To find out, let's take a step back and focus not on Q4's results in isolation, but on Lockheed Martin's full-year picture as a whole. (We only get a chance to do this once every four quarters, after all -- let's make the most of it.) In 2015, Lockheed Martin reported:

  • $46.1 billion in full-year sales, a mere 1% better than it reported in fiscal 2014.
  • Net income was $3.6 billion, the same as last year, so earnings didn't grow at all.
  • On the other hand, continued stock buybacks concentrated earnings among fewer shares outstanding, with the result that earnings per share grew modestly -- up 2% to $11.46.
  • Best of all, Lockheed Martin generated $5.1 billion in cash from operations for the year. Minus $939 million in capital spending, that left the company with $4.2 billion in free cash flow -- a 40% improvement over 2014 cash production.

Naturally, investors sold off Lockheed Martin shares by 0.5%. Hmm.

What's wrong with these numbers?
With $4.2 billion in cash profits and a $70 billion enterprise value, Lockheed Martin currently sells for an EV/FCF ratio of 16.7. That's cheap-er than the stock's 18.3 P/E ratio, but it's not cheap -- not with growth earnings rising only 2% last quarter, and not even if Lockheed manages to bump that growth rate up to the 7% that analysts are projecting for it over the next five years. 
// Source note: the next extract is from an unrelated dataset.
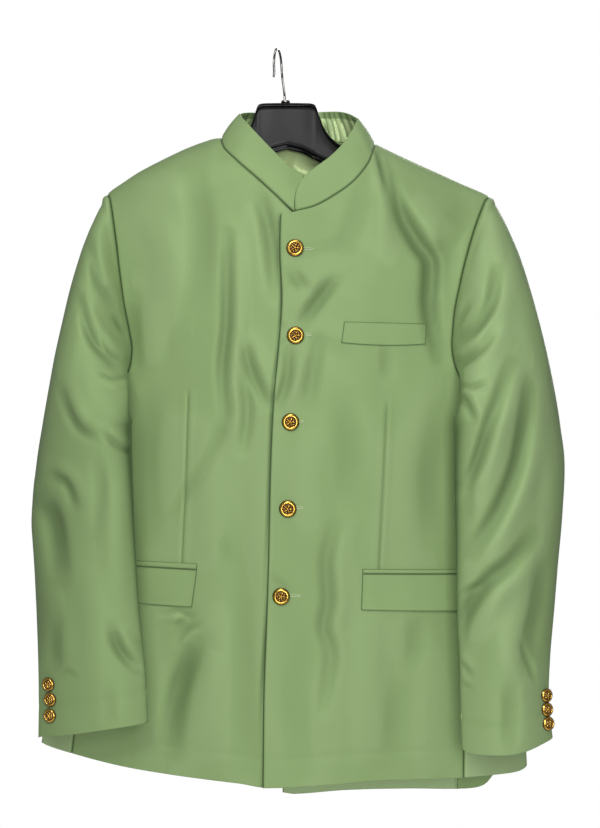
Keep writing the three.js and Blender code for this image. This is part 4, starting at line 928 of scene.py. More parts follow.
def sleeve_grid(side, stop, low_steps):
    """Outer face of a sleeve, armhole first; stop runs from -3 through 0 to 27."""
    at = np.where(stop < 0, stop + LAST_STOP, stop)
    angle, root = read(ARM[side], 1, at), read(ARM[side], 2, at)
    point, normal = on_body(angle, root), body_normal(angle, root)
    point = point + normal * body_lift(point, normal)[:, None]
    turn_round = read(ROUND, 1, at)
    end = sleeve_ring(side, turn_round, np.full(len(at), float(FIRST_RING)))
    chord = unit(end - point)
    under = np.minimum(1, np.abs(np.sin(np.radians(turn_round) / 2)) * 1.6)
    lift = mix(HEAD_CROWN[side], 0.9, under)[:, None]
    away = unit(chord * (1 - lift) + normal * lift)
    reach = np.linalg.norm(end - point, axis=-1)[:, None] * 0.85
    t = steps_with_edges(HEAD_LONG, HEAD_LONG / HEAD_STEPS, last=False)[:, None, None]
    down = unit(sleeve_ring(side, turn_round, np.full(len(at), FIRST_RING - 30.0)) - end)
    head = (point * (2 * t**3 - 3 * t**2 + 1) + away * (t**3 - 2 * t**2 + t) * reach
            + end * (3 * t**2 - 2 * t**3) + down * (t**3 - t**2) * reach)
    far = np.linalg.norm(head - point, axis=-1)
    over_arm = ease(3, 26, far) * hump(head[..., 2], -420, 30)
    over_arm = over_arm * hump(turn_round, 160, 38)[None, :]
    head[..., 0] += OVER_ARM[side] * over_arm
    moved = clear_of_body(head, np.minimum(3.2, 0.3 + far * 0.2))
    head = mix(head, moved, ease(-392, -404, head[..., 2])[..., None])
    low = low_steps[1:, None]
    z = mix(FIRST_RING, read(CUFF[side], 1, turn_round % 360)[None, :], low)
    tube = sleeve_ring(side, turn_round[None, :], z)
    by_flap = ease(-720, -700, z) * ease(-590, -610, z)
    return np.concatenate([head, clear_of_body(tube, 3.2 + 2.3 * by_flap)]), turn_round, normal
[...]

On the other hand, what if Lockheed Martin can keep growing free cash flow faster than its GAAP-calculated net earnings grow? Well, that would certainly be nice. But judging from the guidance Lockheed included in its earnings release, it's not likely to happen. This year, management is looking to grow sales as high as $51 billion (with a lot of help from its Sikorsky acquisition), but profits only 2.5%, and free cash flow -- unclear. With operating cash flow rising only to $5.3 billion, we're probably looking at a single-digit increase in FCF as well.

Long story short, the 40% growth in free cash flow that Lockheed Martin enjoyed in 2015 was a one-shot deal. Don't get used to it.

F-35 update
There's one final note on 2015 before we put this year in the history books. Earlier this week, we described how the production of Lockheed Martin's F-35 stealth fighter jet had accelerated to 12 planes in fiscal Q3, and we promised to check back in on Q4 production to see how well the ramp-up in production is progressing.

On that score, Lockheed noted that the 45 F-35s produced in 2015 included 14 planes produced in Q4 alone. As expected, that marked a slight increase in the pace of production from 2015. On the other hand, 14 planes also happened to be exactly the same number of F-35s Lockheed produced in Q4 of 2014. So, year over year, F-35 production didn't actually accelerate at all -- at least not in Q4.

This bit of trivia might be of particular interest to shareholders of Lockheed supplier United Technologies (RTX). Does it imply that United Technologies might be asked to slow the pace at which it builds F135 engines, to bring engine production more in line with Lockheed's F-35 production rate?

Maybe, maybe not. But given that such a slowdown could pinch profits at the Lockheed supplier, this is something United Technologies investors will want to keep an eye on. And we shall.